The focus is very closely, perhaps too closely, on Kemal himself. We are presented not only with the dramatic incidents of his exciting career (conspiracies, coups, wars, assassinations) and disorderly private life (womanizing, alcoholism, corrupt cronies, broken friendships, suspicions of foul play) but also with itineraries of his travels and summaries of numerous unmemorable speeches. The decrees of "Kemalism" - abolishing the Caliphate and the shariat, secularizing education, reforming the Turkish language, adopting the Christian calendar, granting equality to women, compelling men to wear European-style hats - issue forth from Ankara, but we barely glimpse how they were received in the country at large or how much fundamental change they truly wrought. Recent history makes it obvious that Kemal's project of detaching Turkey from the Islamic world and annexing it to his vision of Western civilization did not win unanimous support. Mango offers little help in understanding the reasons for acceptance or rejection. He also says virtually nothing about economic developments. The absence of statistics on production, incomes and trade is refreshing but leaves out important data that would place political developments in clearer context.
The author's decision to limit his perspective is forgivable. "Father Turk" is a large enough subject without devoting a lot of pages to his "children". Within its confines, the book is clearly written and comprehensive, though there is a certain trailing off near the end of Kemal's life, as he took less part in day-to-day governing and acted more like a king than a dictator. That, too, was the period when he became engrossed in eccentric historical and linguistic theories (not without parallel elsewhere in the 1930's) aimed at proving that every nation that lived or ever had lived in Anatolia was "Turkish" (especially the Kurds, though not, naturally, the Armenians or Greeks). Mango mentions these follies but clearly wishes that he didn't have to.
The book's overall evaluation of its protagonist is positive but not uncritical. Readers with strong partisan predispositions, whether pro or con, will find passages that will annoy or anger them. Kemal's admirers will question the generally favorable view of the Ottoman regime (termed "an inefficient and accommodating despotism" that was moving steadily toward modernity) and the emphasis on the early Republic's brutal and dictatorial ways.

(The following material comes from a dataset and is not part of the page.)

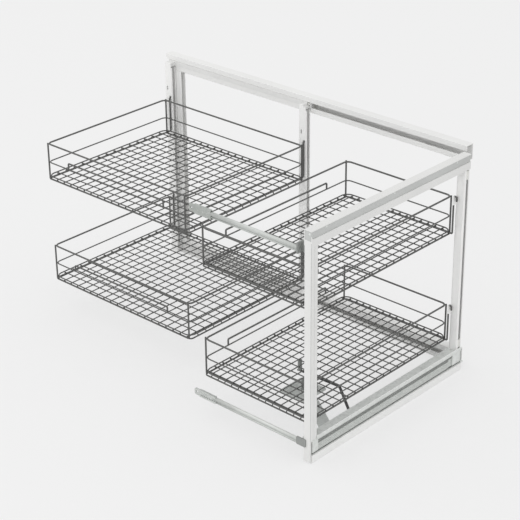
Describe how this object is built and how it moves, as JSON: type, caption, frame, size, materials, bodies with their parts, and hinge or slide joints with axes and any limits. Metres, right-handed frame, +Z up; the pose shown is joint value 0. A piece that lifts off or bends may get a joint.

His critics will complain that the picture of modern Turkey is sugar-coated, that the sufferings of Greeks, Armenians and Kurds are downplayed and that the destructive side of Kemal's "cultural revolution" is ignored.
So this is not the "ideal" biography of Turkey's founder. It is, nonetheless, an excellent one and is worth the time of anyone who has more than a passing interest in the largest and most powerful nation in the Middle East.